Cable (GBP to USD) has also hit its lowest level so far this year as the pair have broken 1.30, and it only needs to drop by around 2-cents to break its annual low of 1.2775.
These drops come despite the BoE’s Ian McCafferty suggesting just yesterday that its reasonable to expect a couple more rate hikes over the next two years.
The most recent bout of selling off appears to have been driven by the BoE offering a dovish speech after hiking interest rates on the 2nd of this month. Also the over the weekend UK Trade Secretary Liam Fox announced that there is a 60% chance of a ‘No-Deal Brexit’ taking place. Brexit talks have heated up ever since Prime Minister, Theresa May put forward her Brexit plan at her Chequers residence, and her white paper resulted in resignations from Boris Johnson (former Foreign Secretary) and David Davis (former Brexit Secretary).
Further news relating to Brexit could be thin this month as politicians are on their summer recess period until the 4th of September, but if you’re planning an exchange involving the Pound it’s worth making us aware in case of any unexpected announcements.

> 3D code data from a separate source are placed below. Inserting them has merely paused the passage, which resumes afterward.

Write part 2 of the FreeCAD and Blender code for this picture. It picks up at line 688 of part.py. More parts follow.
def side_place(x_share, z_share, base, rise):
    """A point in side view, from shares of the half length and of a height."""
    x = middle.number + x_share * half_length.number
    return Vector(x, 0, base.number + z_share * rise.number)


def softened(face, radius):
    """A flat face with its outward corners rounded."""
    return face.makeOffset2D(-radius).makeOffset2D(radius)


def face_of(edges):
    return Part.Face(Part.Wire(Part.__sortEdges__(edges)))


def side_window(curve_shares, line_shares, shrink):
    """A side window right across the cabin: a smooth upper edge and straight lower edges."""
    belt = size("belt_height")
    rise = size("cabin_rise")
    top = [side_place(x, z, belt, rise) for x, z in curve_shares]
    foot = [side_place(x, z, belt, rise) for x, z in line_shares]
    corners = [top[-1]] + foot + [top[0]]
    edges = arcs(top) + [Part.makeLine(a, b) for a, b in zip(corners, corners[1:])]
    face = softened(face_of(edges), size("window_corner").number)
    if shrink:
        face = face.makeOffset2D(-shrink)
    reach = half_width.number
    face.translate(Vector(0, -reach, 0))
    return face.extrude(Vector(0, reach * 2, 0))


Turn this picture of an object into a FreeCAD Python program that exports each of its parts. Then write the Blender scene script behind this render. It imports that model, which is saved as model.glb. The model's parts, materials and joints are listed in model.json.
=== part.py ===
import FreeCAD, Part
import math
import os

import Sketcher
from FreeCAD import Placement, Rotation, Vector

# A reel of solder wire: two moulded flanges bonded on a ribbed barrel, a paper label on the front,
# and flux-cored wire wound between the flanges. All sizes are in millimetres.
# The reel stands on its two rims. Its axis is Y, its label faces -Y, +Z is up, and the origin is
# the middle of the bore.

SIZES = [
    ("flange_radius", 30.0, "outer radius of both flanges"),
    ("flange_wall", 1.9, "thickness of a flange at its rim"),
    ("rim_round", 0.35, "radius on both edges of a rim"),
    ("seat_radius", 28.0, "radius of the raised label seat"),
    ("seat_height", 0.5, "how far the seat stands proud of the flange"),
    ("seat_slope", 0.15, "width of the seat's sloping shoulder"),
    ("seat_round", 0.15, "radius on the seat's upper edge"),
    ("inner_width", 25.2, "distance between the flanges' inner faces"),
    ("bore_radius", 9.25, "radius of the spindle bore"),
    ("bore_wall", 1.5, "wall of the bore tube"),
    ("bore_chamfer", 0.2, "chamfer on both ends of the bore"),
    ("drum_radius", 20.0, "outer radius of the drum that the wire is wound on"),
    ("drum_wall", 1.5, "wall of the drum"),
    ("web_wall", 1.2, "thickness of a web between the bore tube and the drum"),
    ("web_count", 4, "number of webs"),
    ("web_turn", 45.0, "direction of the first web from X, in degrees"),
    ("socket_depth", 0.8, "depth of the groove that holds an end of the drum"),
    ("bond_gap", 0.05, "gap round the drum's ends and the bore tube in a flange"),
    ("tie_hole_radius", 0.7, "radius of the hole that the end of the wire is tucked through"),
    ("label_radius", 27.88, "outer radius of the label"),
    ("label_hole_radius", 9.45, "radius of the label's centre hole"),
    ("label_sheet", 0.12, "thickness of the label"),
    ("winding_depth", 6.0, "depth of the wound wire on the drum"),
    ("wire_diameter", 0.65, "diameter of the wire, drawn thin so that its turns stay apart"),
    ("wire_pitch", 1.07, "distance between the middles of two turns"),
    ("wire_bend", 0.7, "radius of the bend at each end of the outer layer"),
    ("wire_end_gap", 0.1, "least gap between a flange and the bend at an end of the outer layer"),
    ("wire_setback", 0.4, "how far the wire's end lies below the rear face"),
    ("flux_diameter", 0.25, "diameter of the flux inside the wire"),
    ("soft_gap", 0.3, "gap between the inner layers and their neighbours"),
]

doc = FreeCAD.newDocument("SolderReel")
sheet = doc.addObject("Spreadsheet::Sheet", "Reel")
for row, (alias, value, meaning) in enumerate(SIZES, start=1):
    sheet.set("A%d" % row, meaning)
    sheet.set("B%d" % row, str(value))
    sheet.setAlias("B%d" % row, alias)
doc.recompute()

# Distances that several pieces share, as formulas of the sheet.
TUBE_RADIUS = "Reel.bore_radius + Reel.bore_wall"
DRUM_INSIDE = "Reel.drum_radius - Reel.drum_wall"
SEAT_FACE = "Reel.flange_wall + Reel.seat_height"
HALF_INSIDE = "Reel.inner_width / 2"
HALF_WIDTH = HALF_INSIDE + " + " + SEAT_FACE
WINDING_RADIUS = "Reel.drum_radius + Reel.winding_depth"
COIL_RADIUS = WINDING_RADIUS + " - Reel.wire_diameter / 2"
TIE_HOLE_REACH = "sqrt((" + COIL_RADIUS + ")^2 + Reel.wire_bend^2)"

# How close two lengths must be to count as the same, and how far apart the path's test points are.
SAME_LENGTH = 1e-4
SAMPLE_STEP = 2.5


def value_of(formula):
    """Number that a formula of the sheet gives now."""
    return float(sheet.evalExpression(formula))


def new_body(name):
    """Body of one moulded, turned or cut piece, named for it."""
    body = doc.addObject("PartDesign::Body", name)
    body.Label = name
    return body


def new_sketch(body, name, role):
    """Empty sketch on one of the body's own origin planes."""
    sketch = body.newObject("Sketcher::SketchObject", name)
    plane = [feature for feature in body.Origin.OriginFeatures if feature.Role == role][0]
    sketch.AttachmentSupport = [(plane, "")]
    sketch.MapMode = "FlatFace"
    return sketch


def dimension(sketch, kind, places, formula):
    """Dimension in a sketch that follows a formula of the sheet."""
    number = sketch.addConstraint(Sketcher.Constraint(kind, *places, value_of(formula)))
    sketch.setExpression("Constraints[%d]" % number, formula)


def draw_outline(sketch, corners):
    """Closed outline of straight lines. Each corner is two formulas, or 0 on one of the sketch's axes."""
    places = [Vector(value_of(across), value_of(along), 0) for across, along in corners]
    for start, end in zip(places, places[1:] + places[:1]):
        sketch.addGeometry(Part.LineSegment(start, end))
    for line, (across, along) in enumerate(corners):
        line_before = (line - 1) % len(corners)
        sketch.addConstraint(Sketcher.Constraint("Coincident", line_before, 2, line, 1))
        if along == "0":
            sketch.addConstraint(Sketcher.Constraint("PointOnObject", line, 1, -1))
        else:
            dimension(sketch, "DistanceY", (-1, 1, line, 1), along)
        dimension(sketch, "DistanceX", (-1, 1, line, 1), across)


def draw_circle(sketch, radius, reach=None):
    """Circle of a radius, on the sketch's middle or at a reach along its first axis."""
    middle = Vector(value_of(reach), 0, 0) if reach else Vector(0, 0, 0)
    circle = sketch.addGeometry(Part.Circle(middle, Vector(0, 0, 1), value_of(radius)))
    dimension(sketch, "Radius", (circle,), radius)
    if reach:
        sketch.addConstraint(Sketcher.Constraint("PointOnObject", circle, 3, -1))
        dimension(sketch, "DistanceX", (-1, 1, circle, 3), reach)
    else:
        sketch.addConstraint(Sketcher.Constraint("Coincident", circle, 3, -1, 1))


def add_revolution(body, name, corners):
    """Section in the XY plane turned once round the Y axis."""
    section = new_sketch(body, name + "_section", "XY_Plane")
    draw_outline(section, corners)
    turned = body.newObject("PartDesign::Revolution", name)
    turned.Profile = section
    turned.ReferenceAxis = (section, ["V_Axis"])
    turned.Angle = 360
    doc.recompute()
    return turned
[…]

In the meantime though Boris Johnson is coming under pressure, as calls for him to apologise for an insensitive news article he wrote regarding the burka are picking up. Some are even calling for him to resign which would mean that he would no longer represent the Tory party.
In a quiet week for both economic releases and political discourse, this Friday’s GDP data is likely to be the main potential market mover. There are expectations of a 0.1% growth figure for the 2nd Quarter of this year. This figure is of course very close to being negative and it’s a drop from the previous figure of 0.2%. Personally, I’m expecting to see Sterling drop quite dramatically if the figure falls below expectations.